◆ **STORED DATA**:
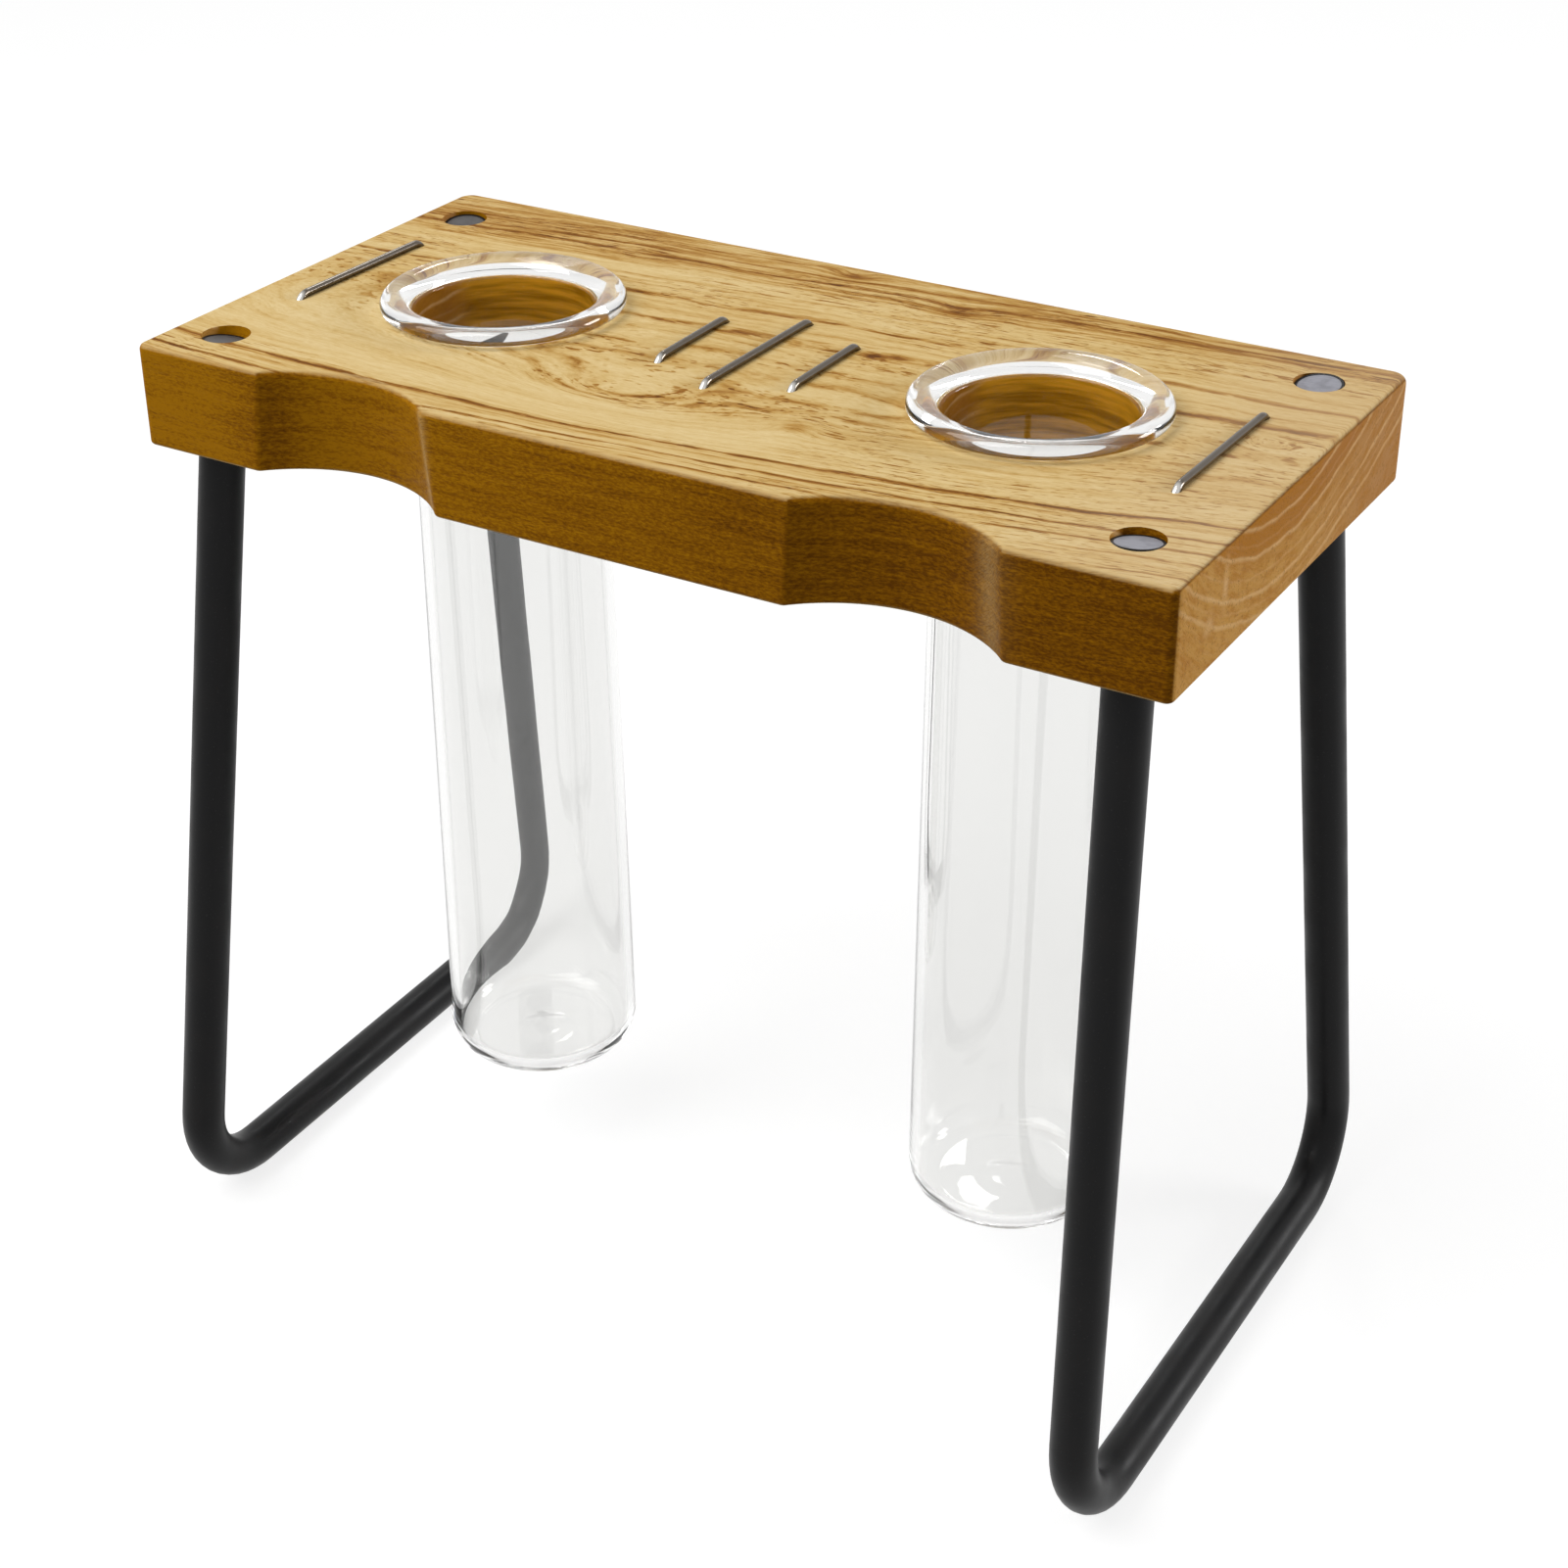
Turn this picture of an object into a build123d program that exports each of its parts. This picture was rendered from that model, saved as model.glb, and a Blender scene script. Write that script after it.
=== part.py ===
from build123d import *
import os

# Driving dimensions, in millimetres and degrees.
# The origin is on the table, midway between the two stands.
# +X runs along the wooden top, +Y towards its straight back edge, and +Z is up.

# Wooden top
top_length = 150.0
top_width = 74.0
top_thickness = 14.5
top_height = 136.5              # upper face above the table
top_middle_x = 0.7              # middle of the top, from the middle of the stands
front_corner_radius = 1.1
back_corner_radius = 2.4
upper_edge_radius = 1.0
lower_edge_radius = 0.6

# Scallops in the front edge: a round cut that leans, so it is deeper below than above
scallop_radius = 20.3
scallop_ease = 1.1
scallops = {
    # side: (middle x, depth at the upper face, depth at the lower face)
    "left": (-40.6, 4.7, 6.1),
    "right": (40.0, 5.4, 6.2),
}

# Stands: one round rod each, bent to two splayed legs and a bar on the table
rod_diameter = 6.3
bend_radius = 12.0              # to the middle of the rod
leg_top_x = 66.5                # where a leg's centre line meets the upper face
leg_top_y = 27.5
leg_foot_x = 73.5               # where the centre lines of leg and bar would cross
leg_foot_y = 46.5
rod_hole_clearance = 0.15       # on the radius
stands = {
    # side: (+1 or -1, turn about Z, shift in y, depth of the sawn ends in their holes)
    "left": (-1, 1.1, -1.0, 0.9),
    "right": (1, -0.2, 0.3, 0.35),
}

# Glass tubes
neck_diameter = 26.8
foot_diameter = 28.8
glass_thickness = 1.2
neck_length = 18.0              # straight part below the rim
taper_blend = 60.0              # radius between the straight neck and the taper
tube_depth = 119.7              # from the rim's underside to the foot
floor_thickness = 1.7
heel_radius = 4.6
inner_heel_radius = 3.4
dimple_height = 0.25            # hollow under the foot
dimple_diameter = 9.0
dimple_blend = 10.0
rim_diameter = 33.6
rim_height = 2.6
rim_seat_width = 1.85           # flat ring that rests on the wood round the hole
rim_edge_rise = 0.75            # from the wood up to the rim's outer edge, which stands clear
rim_root_radius = 0.5           # where the neck meets the seat
rim_seat_radius = 0.5           # where the seat turns up to the outer edge
rim_lower_radius = 0.5
rim_upper_radius = 1.35
mouth_radius = 2.9              # rounding from the rim's top into the bore
tube_places = {
    # side: (x, y)
    "left": (-39.7, -1.6),
    "right": (40.3, 0.9),
}
tube_hole_diameter = 29.4
tube_hole_ease = 0.3            # rounding of the hole's two edges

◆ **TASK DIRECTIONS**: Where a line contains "into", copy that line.

◆ **TASK RESPONSE**:
Turn this picture of an object into a build123d program that exports each of its parts. This picture was rendered from that model, saved as model.glb, and a Blender scene script. Write that script after it.
mouth_radius = 2.9              # rounding from the rim's top into the bore